**** Extracted entries
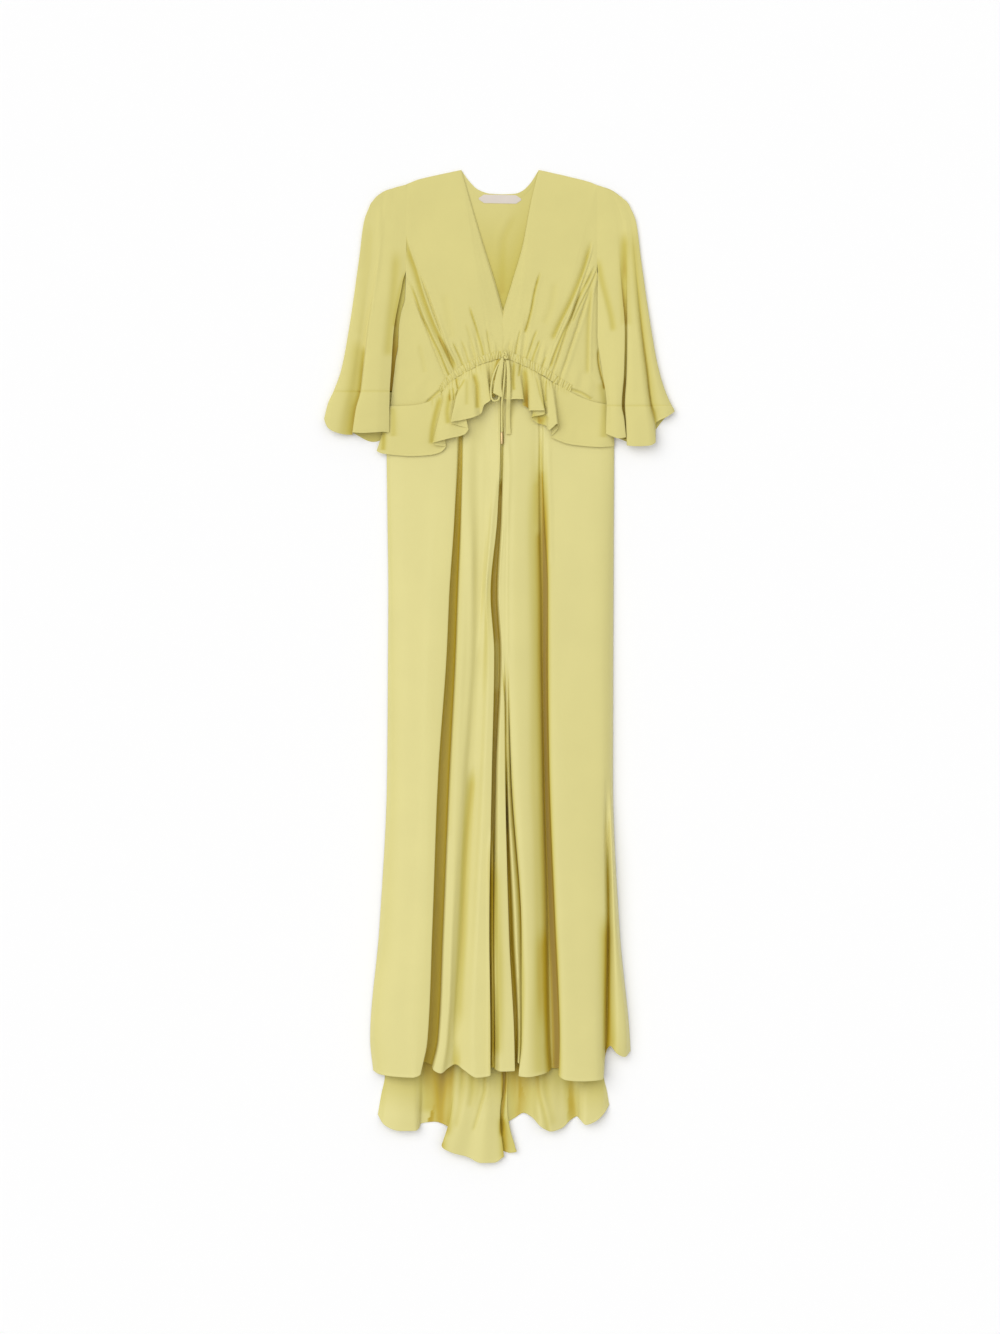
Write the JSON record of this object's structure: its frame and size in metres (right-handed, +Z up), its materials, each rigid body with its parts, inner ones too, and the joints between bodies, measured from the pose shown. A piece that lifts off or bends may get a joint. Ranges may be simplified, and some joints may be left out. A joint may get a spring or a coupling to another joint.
{
  "type": "v-neck maxi dress",
  "caption": "Long V-neck dress laid flat: short flutter sleeves, drawstring under the bust, gathered flounce and a full skirt whose back hem trails.",
  "frame": {"origin": "on the surface that the dress lies on, under the middle of its outline", "axes": "+Z up from the surface, +Y from the trailing hem towards the neck, +X towards the wearer's left sleeve, which is on the viewer's right"},
  "size_m": [0.579, 1.639, 0.0348],
  "materials": {
    "crepe": "matte crepe",
    "satin": "soft satin",
    "label": "woven, bare",
    "tip": "gold tone"
  },
  "bodies": {
    "root": {"bodice_back": "crepe", "bodice_front_left": "crepe", "bodice_front_right": "crepe", "casing_left": "crepe", "casing_right": "crepe", "sleeve_left": "crepe", "sleeve_right": "crepe", "cuff_left": "crepe", "cuff_right": "crepe", "flounce_left": "crepe", "flounce_right": "crepe", "skirt_front_left": "satin", "skirt_front_right": "satin", "skirt_back_left": "satin", "skirt_back_right": "satin", "label": "label", "drawstring_knot": "crepe", "drawstring_loop": "crepe", "drawstring_end_left": "crepe", "drawstring_end_right": "crepe", "drawstring_tip": "tip"}
  },
  "joints": []
}
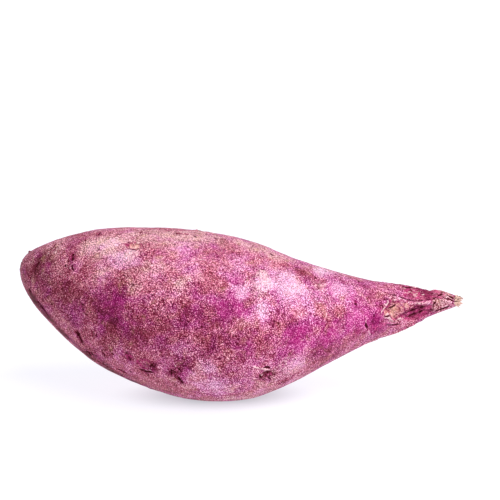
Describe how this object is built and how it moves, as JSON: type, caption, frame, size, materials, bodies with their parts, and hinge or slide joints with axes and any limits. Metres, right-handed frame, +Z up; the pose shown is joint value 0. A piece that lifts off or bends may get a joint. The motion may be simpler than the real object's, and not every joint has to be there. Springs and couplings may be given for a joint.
{
  "type": "sweet potato",
  "caption": "Whole raw purple-skinned sweet potato: a blunt crown, a swollen belly that it rests on and a fluted neck torn from the vine.",
  "frame": {"origin": "middle of the root's bounding box, on the surface that it rests on", "axes": "+X along the root from the blunt crown to the torn neck, +Y away from its best side, +Z up"},
  "size_m": [0.19, 0.0728, 0.073],
  "materials": {
    "skin": "natural"
  },
  "bodies": {
    "root": {"sweet_potato": "skin"}
  },
  "joints": []
}
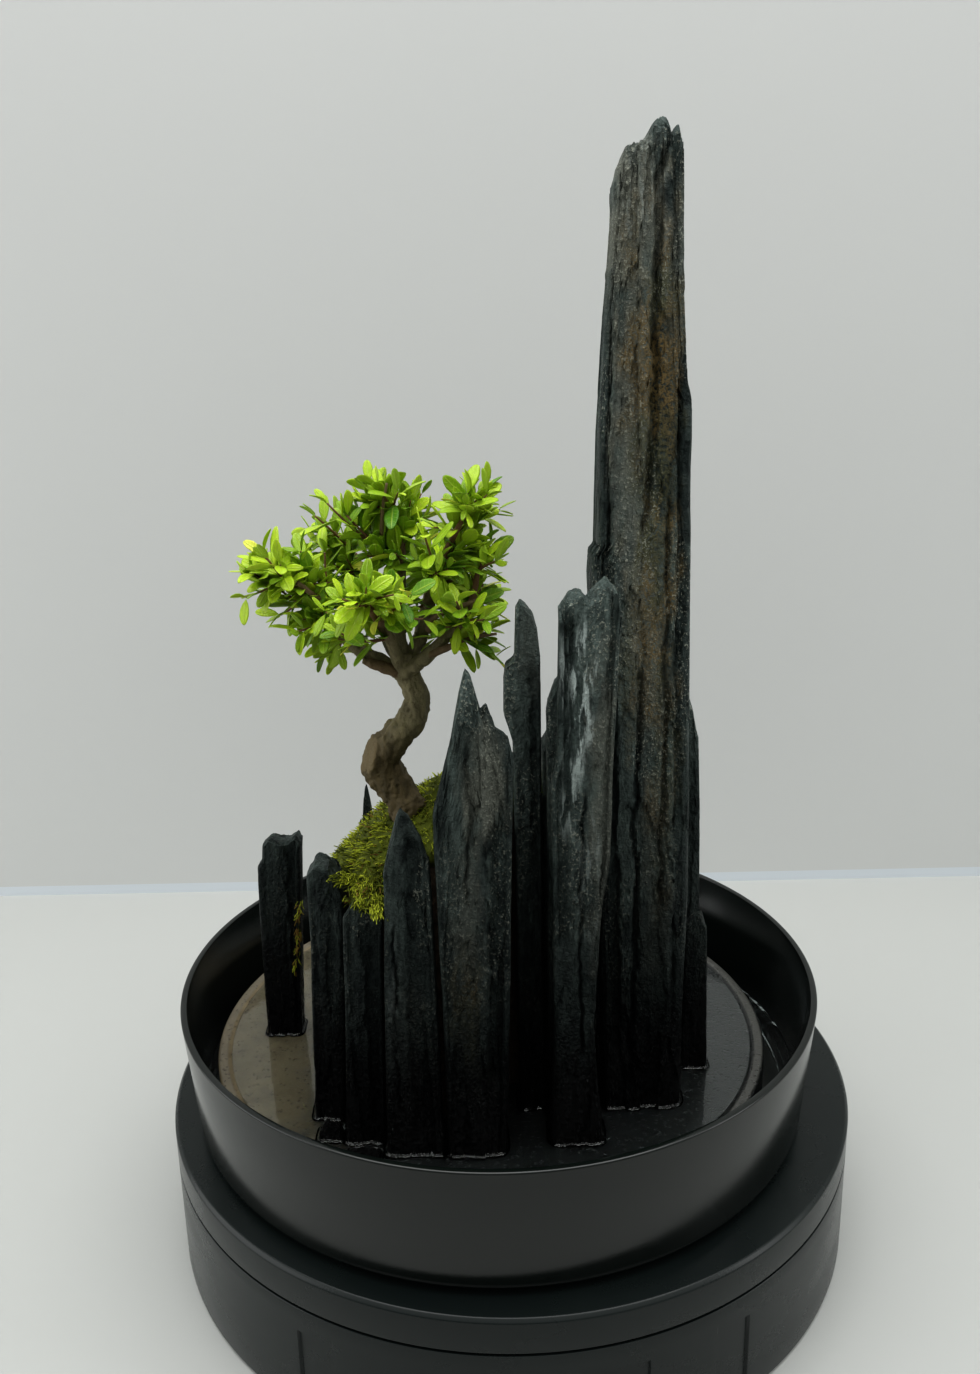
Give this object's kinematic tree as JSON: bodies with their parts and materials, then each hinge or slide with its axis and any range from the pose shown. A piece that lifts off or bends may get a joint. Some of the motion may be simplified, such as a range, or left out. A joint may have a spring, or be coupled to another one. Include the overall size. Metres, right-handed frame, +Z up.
{
  "type": "bonsai tree in a pot",
  "caption": "Small-leaved bonsai rooted in moss on a group of upright black slate stones, standing on a wet cement slab in a round black water basin on a wider round base.",
  "frame": {"origin": "the middle of the base's flat underside", "axes": "+Z up; +Y away from the front, the side with the button; +X to the right as seen from the front"},
  "size_m": [0.33, 0.33, 0.4895],
  "materials": {
    "base_plastic": "satin black moulded plastic",
    "basin_plastic": "satin black plastic, glossier than the base",
    "button": "gloss black push button",
    "cement": "sandy cement, wet and dark where the water stands",
    "water": "still dark water, mirror smooth",
    "soil": "dark damp soil",
    "moss": "yellow-green feathery moss",
    "bark": "brown rough bark, greyer and smoother above",
    "slate": "near-black split slate with brown and white mineral patches",
    "leaf": "small glossy leaves on reddish twigs"
  },
  "bodies": {
    "root": {"base_housing": "base_plastic", "base_cover": "base_plastic", "front_button": "button", "basin": "basin_plastic", "cement_slab": "cement", "moat_water": "water", "dish_water": "water", "soil": "soil", "moss_cushion": "moss", "moss_drape": "moss", "moss_strand": "moss", "trunk_and_limbs": "bark", "stone_peak": "slate", "stone_shield": "slate", "stone_spire": "slate", "stone_wedge": "slate", "stone_rear": "slate", "stone_fang": "slate", "stone_blade": "slate", "stone_low": "slate", "stone_step": "slate", "stone_flank": "slate", "stone_left": "slate", "stone_needle": "slate", "stone_back_left": "slate", "stone_back_right": "slate", "stone_right": "slate", "stone_right_low": "slate", "stone_flake": "slate", "stone_chip": "slate", "spray_01": "leaf", "spray_02": "leaf", "spray_03": "leaf", "spray_04": "leaf", "spray_05": "leaf", "spray_06": "leaf", "spray_07": "leaf", "spray_08": "leaf", "spray_09": "leaf", "spray_10": "leaf", "spray_11": "leaf", "spray_12": "leaf", "spray_13": "leaf", "spray_14": "leaf", "spray_15": "leaf", "spray_16": "leaf", "spray_17": "leaf", "spray_18": "leaf", "spray_19": "leaf", "spray_20": "leaf", "spray_21": "leaf", "spray_22": "leaf", "spray_23": "leaf", "spray_24": "leaf", "spray_25": "leaf"}
  },
  "joints": []
}
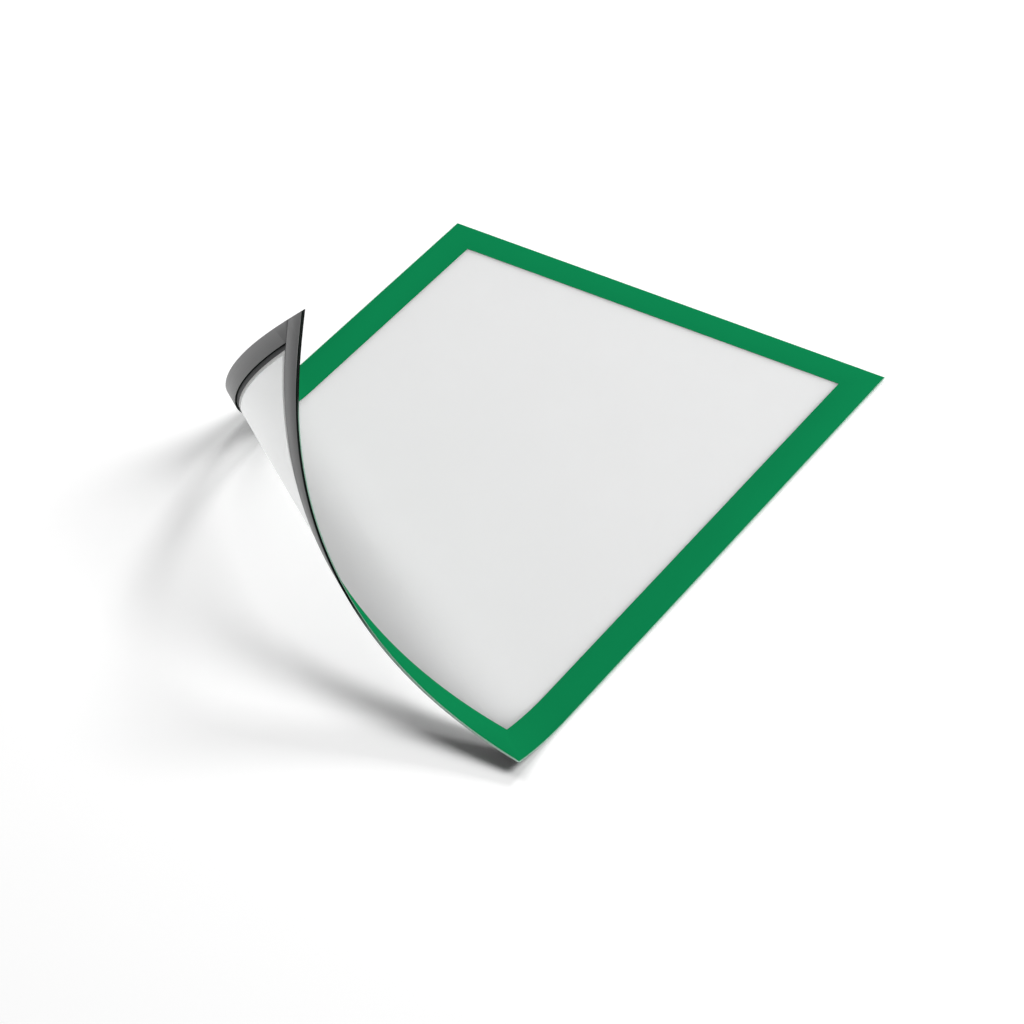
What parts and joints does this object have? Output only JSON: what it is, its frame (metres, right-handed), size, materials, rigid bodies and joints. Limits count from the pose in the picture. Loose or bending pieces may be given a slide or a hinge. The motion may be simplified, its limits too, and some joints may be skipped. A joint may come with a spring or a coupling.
{
  "type": "magnetic display frame",
  "caption": "Flexible display frame for an A4 sheet, with a coloured border, a clear window and magnet strips behind, lying front up with one lower corner curled over.",
  "frame": {"origin": "middle of the top magnet strip's rear face, in the plane that the frame lies or sticks on", "axes": "+X to the right across the front, +Y towards the top edge, +Z out of the front face; the flat part of the leaf lies in the XY plane and the curled corner is at -X -Y"},
  "size_m": [0.2363, 0.3225, 0.1164],
  "materials": {
    "clear_film": "clear film with a fine matt anti-glare face",
    "green_film": "matt green film",
    "dark_backing": "matt dark grey film",
    "magnetic_rubber": "satin charcoal magnetic rubber with black cut edges",
    "adhesive_tape": "thin double-sided adhesive tape"
  },
  "bodies": {
    "root": {"window_film": "clear_film", "colour_border": "green_film", "backing_border": "dark_backing", "top_magnet_strip": "magnetic_rubber", "bottom_magnet_strip": "magnetic_rubber", "left_magnet_strip": "magnetic_rubber", "right_magnet_strip": "magnetic_rubber", "top_bonding_tape": "adhesive_tape", "bottom_bonding_tape": "adhesive_tape", "left_bonding_tape": "adhesive_tape", "right_bonding_tape": "adhesive_tape"}
  },
  "joints": []
}
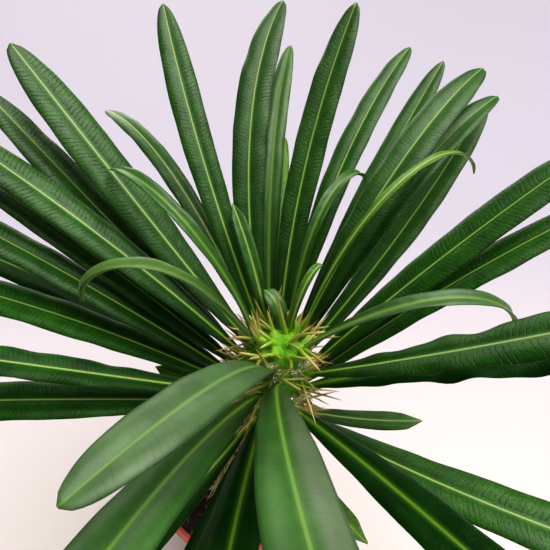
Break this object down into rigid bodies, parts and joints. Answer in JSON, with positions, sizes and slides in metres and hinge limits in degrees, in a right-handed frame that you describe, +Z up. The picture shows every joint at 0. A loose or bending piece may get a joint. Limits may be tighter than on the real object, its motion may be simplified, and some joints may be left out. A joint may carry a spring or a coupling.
{
  "type": "potted madagascar palm",
  "caption": "Potted succulent: a slender spiny stem with a crown of long dark green strap leaves, standing in soil in a round tapered plastic pot.",
  "frame": {"origin": "centre of the pot's underside, on the surface that it stands on", "axes": "+Z up along the pot's axis, +X the side to which the stem's tip leans, +Y away from the viewer of the front"},
  "size_m": [0.4071, 0.4187, 0.5117],
  "materials": {
    "pot": "satin terracotta-coloured plastic",
    "soil": "rough dark potting soil",
    "stem": "green skin with dry tan spines",
    "leaf": "satin leaf skin"
  },
  "bodies": {
    "root": {"pot": "pot", "soil": "soil", "stem": "stem", "leaf_01": "leaf", "leaf_02": "leaf", "leaf_03": "leaf", "leaf_04": "leaf", "leaf_05": "leaf", "leaf_06": "leaf", "leaf_07": "leaf", "leaf_08": "leaf", "leaf_09": "leaf", "leaf_10": "leaf", "leaf_11": "leaf", "leaf_12": "leaf", "leaf_13": "leaf", "leaf_14": "leaf", "leaf_15": "leaf", "leaf_16": "leaf", "leaf_17": "leaf", "leaf_18": "leaf", "leaf_19": "leaf", "leaf_20": "leaf", "leaf_21": "leaf", "leaf_22": "leaf", "leaf_23": "leaf", "leaf_24": "leaf", "leaf_25": "leaf", "leaf_26": "leaf", "leaf_27": "leaf", "leaf_28": "leaf", "leaf_29": "leaf", "leaf_30": "leaf", "leaf_31": "leaf", "leaf_32": "leaf", "leaf_33": "leaf", "leaf_34": "leaf", "leaf_35": "leaf", "leaf_36": "leaf", "leaf_37": "leaf", "leaf_38": "leaf", "leaf_39": "leaf", "leaf_40": "leaf", "leaf_41": "leaf", "leaf_42": "leaf", "leaf_43": "leaf"}
  },
  "joints": []
}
********
The task:
State how many lines of the material contain the string "pose", with no other words.

Response to the exercise:
4